Unsurprisingly, this dynamic was once again observed in 2020, with establishment Republicans and Blue Dogs doing tremendously well, while the Progressive and Freedom caucuses did fairly poorly. You can see some of the issues at play here — the groups most associated with Donald Trump and the more unpopular elements of the 2020 left wing ideologies did the worst, while those closer to the center did better.

Similarly, by 2022, although the playing field changed as issue salience shifted (thanks to the Dobbs v. Jackson ruling allowing for abortion bans), progressives still underperformed the New Democrats and considerably underran the Blue Dogs, even though they did better than they did in 2020. And once again, the Freedom Caucus continued to find itself on the worst ends of the electoral overperformance spectrum, doing nearly 2 percent below replacement, and 5 points worse than the establishment Main Street Republicans did.

Come 2024, you once again saw this exact same dynamic. Perhaps the only interesting thing of note was that the Main Street Republicans saw their overperformance vanish this cycle, perhaps because voters began to tie them more closely to Donald Trump. Yet the same order remained: the more moderate a caucus was, the better it did relative to the others in its party.

In other words, in every single cycle, moderation and overperformance had a direct and obvious correlation — and regardless of your thesis for the cause, the effect is clear and undeniable.
The easiest explanation for this phenomenon is that ideology really matters, and moderation generally drives overperformance. Intuitively, this makes sense: partisans are most likely to turn out and vote for their own party, while moderation usually allows you to reach and win more of the small pool of swing voters who are equally likely to vote for either party.
It doesn’t explain everything, though — critics of this theory will point out that swing voters and independents are usually the least engaged and the least likely to even know about their representatives. I believe there is also some value to this theory, but in that case, it would mean that the ideologues of each party tend to nominate people with terrible political instincts who make for worse candidates.
The truth may be a mixture of the two. But no combination is charitable towards the ideologues, and both yield the same conclusion: the more ideological lawmakers should probably not be trusted with setting the future direction of their parties. Moderates have done better in elections.
The Problem With Voting Ideology
(Warning: this segment is extremely wonky.)
Readers may note that for the analysis above, we used caucus groupings instead of voting ideology. There is a reason for this.
The most popular metric for congressional voting ideology is to use the first axis of DW-NOMINATE2 — and indeed, if you plot this against an incumbent’s WAR, you’ll find that there is basically no correlation between Democratic overperformance and moderation as measured by voting record (though it is quite sharp for Republicans). For instance, take the voting records for the 117th Congress, plotted against WAR in the 2022 midterms.

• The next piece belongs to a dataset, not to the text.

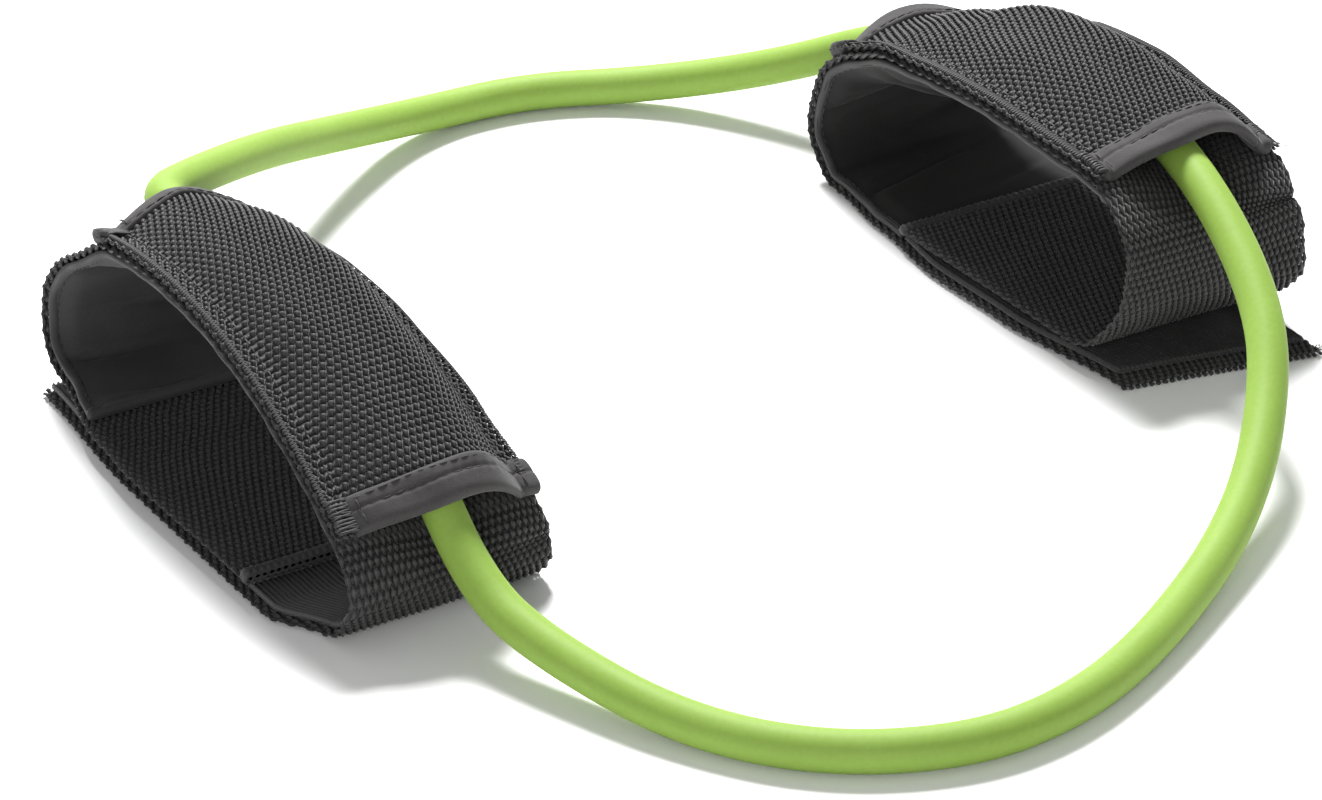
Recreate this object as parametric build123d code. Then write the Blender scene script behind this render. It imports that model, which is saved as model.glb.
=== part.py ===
"""Resistance band: one loop of elastic tube threaded through the sleeves of two ankle cuffs.

The cuffs stand side by side on the floor, z = 0. X runs from one cuff to the other and
through both ankle openings, Y runs along the straps, and +Z is up. Each cuff is a strap
wound once round its ankle opening, so it is drawn as an outline in the YZ plane and given
the strap's width along X. Lengths are in millimetres and angles in degrees.
"""

from build123d import *
from math import cos, radians, sin, tan
import os

# Tube
TUBE_DIAMETER = 8.8
TUBE_BORE = 4.8
CONNECTOR_FLANGE = 1.6
CONNECTOR_SHANK = 13.0
CONNECTOR_BARB = 1.0
CONNECTOR_INSET = 0.2
BARB_LENGTH = 3.0
BARB_PLACES = (0.45, 0.8)

# Strap
STRAP_WIDTH = 50.8
CUFF_SPACING = 196.0
WEBBING = 2.0
TAPE = 1.2
TAPE_MARGIN = 3.0
GAP = 0.3
SEAM_GAP = 0.1
ARCH_CORNERS = 3
ARCH_FILLET = 0.97

# Lining and trims
LINER = 1.5
LINER_MARGIN = 1.0
EDGE_STRIP = 0.8
EDGE_STRIP_WIDTH = 5.0
BINDING = 0.8
BINDING_WIDTH = 8.0
BINDING_LIP = 1.2
BAR_TACK = (3.0, 6.0, 0.6)
BAR_TACK_MARGIN = 1.0

# Sleeve over the tube, as heights above the middle of the strap
SLEEVE_FLANGE = 5.4
SLEEVE_CROWN_HALF_WIDTH = 9.0
TUBE_RISE = 6.4
SLEEVE_CLEARANCE = 1.5

FLOOR_LAYER = WEBBING / 2
UPPER_LAYER = WEBBING + TAPE + GAP + TAPE + WEBBING / 2
SLEEVE_LOW = WEBBING / 2 + SEAM_GAP
LINER_TOP = -WEBBING / 2 - SEAM_GAP


class Cuff:
    """The outline of one cuff, from the strap's inner end round to its free tail."""

    def __init__(self, name, x, centre, tube_radius, arch_ends, mouths, turns):
        self.name = name
        self.x = x
        # The arch and the tube above it turn about one centre, a (y, z) pair
        self.centre = centre
        self.radius = tube_radius - TUBE_RISE
        # Angles from the vertical, positive towards the rear
        self.arch_ends = arch_ends
        self.front_mouth, self.rear_mouth = mouths
        # 1 where the outline goes forwards over the arch, and -1 where it goes backwards
        self.turns = turns

    def polar(self, radius, angle):
        """The (y, z) point at a radius and an angle about the arch's centre."""
        y, z = self.centre
        return y + radius * sin(radians(angle)), z + radius * cos(radians(angle))

    def arch(self):
        """The corners of the arch in the outline's order, which fillets turn into one arc."""
        front, rear = self.arch_ends
        half_step = (rear - front) / (2 * ARCH_CORNERS)
        corner_radius = self.radius / cos(radians(half_step))
        angles = [front + (2 * i + 1) * half_step for i in range(ARCH_CORNERS)]
        corners = [(self.polar(corner_radius, a), ARCH_FILLET * self.radius) for a in angles]
        return corners[:: -self.turns]


left = Cuff("left", -CUFF_SPACING / 2, (7.9, -59.5), 110.4, (-43.5, 15.5), (-41.5, 15), 1)
right = Cuff("right", CUFF_SPACING / 2, (-10, -141.4), 188.9, (-12.2, 18.8), (-12, 18.5), -1)

# Strap outlines from the inner end to the hinge of the flap: each corner with its radius
left.start = (-40, UPPER_LAYER)
left.before_arch = [((63, UPPER_LAYER), 7), ((71.5, 14.5), 6), ((52, 36.2), 14)]
left.after_arch = [((-69.5, 10.4), 5), ((-66, FLOOR_LAYER), 3.5)]
left.hinge, left.tail = -60.0, 62.0
left.hook_tape_ends = (-37, 50)

right.start = (20, UPPER_LAYER)
right.before_arch = [((-50, UPPER_LAYER), 8), ((-61, 20), 10), ((-58.5, 34.8), 5.5)]
right.after_arch = [((60, 27.6), 9), ((64.5, 10), 8), ((56, FLOOR_LAYER), 5)]
right.hinge, right.tail = 51.0, -66.0
right.hook_tape_ends = (17, -38)

# The lining covers the arch and the rear fold of each cuff
left.lining = [((29, UPPER_LAYER), 0), *left.before_arch, *left.arch()]
left.lining.append((left.polar(left.radius, left.arch_ends[0]), 0))
right.lining = [(right.polar(right.radius, right.arch_ends[0]), 0), *right.arch()]
right.lining += [*right.after_arch[:2], ((59.2, 4.4), 0)]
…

In practice, we are more skeptical of that thesis, because DW-NOMINATE’s first axis (classified as the “economic-redistributive axis”) is extremely noisy; for instance, you can see that caucuses are all over the place in voting record. The net result of this is that DW-NOMINATE implies that Alexandria Ocasio-Cortez is more moderate than Haley Stevens and Hakeem Jeffries. We would readily concede that if this is the metric used to gauge moderation, then moderation clearly does not have the electoral benefits we’ve claimed it does (at least, for the Democratic Party). But I would wager that virtually nobody seriously agrees with that definition of moderate.
The second axis of DW-NOMINATE, which is classified as “other votes”, is noisy, poorly understood and frequently discarded by researchers3. Some have speculated that it stands for “social views”, but in practice, it mostly seems to serve as a measure of intra-party conflict, and interestingly, it actually correlates better with electability for both parties.

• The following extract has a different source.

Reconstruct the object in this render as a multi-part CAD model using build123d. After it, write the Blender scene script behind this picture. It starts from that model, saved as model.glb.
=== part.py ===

This dimension is generally ignored by researchers, and for good reason: in my conversations with academics, it seems that nobody can properly make enough sense of it. But there is something interesting there, and while it’s certainly too noisy for us to confidently hang our hat on, I think it’s worth examining in future research.
The failure to create a proper and rigorously quantifiable measure of liberal, moderate and conservative should not deter us from at least making directional inferences. And for all of their issues, caucus groupings do accomplish what these measurements cannot: they provide an easier way for us to group representatives into ideological buckets to better gauge the way that they position themselves to voters. We can at least all broadly agree on their relative ideological leans: for Democrats, progressives are more liberal than New Democrats, who are more liberal than Blue Dogs. Meanwhile, for Republicans, the Freedom Caucus is certainly more conservative than the Main Street Partnership.
Because of this, we are comfortable concluding that moderates do overperform, based on the correlations observed between caucus ideology and overperformance. While our study does not establish the causality of it, the effect itself is crystal clear: moderates do better in elections.
- We have found that this tends to correlate pretty well with challenger ideology as well, at least in higher-profile cases — for instance, look at Kari Lake in Arizona, or the fact that the Blue Dog PAC consistently endorses the candidates which end up overperforming the most. But for the sake of this column, we are focusing on incumbents for ease of presentation. ↩︎
- More specifically, many now use the Nokken-Poole variant to allow for a legislator’s ideology to change over time. ↩︎
- In my conversations with academics, many of them aren’t even sure what it truly even means, in practice. ↩︎
editorial note: on June 28, 2025 and July 7, 2025, the 2018/20/22 WAR models received a minor methodological refresh to better account for district demographics and standardize methodology across cycles, due to engineering improvements made while constructing our 2016 WAR models. No major changes in caucus scores (>0.5 points) or any directional changes were observed. The figures were updated accordingly.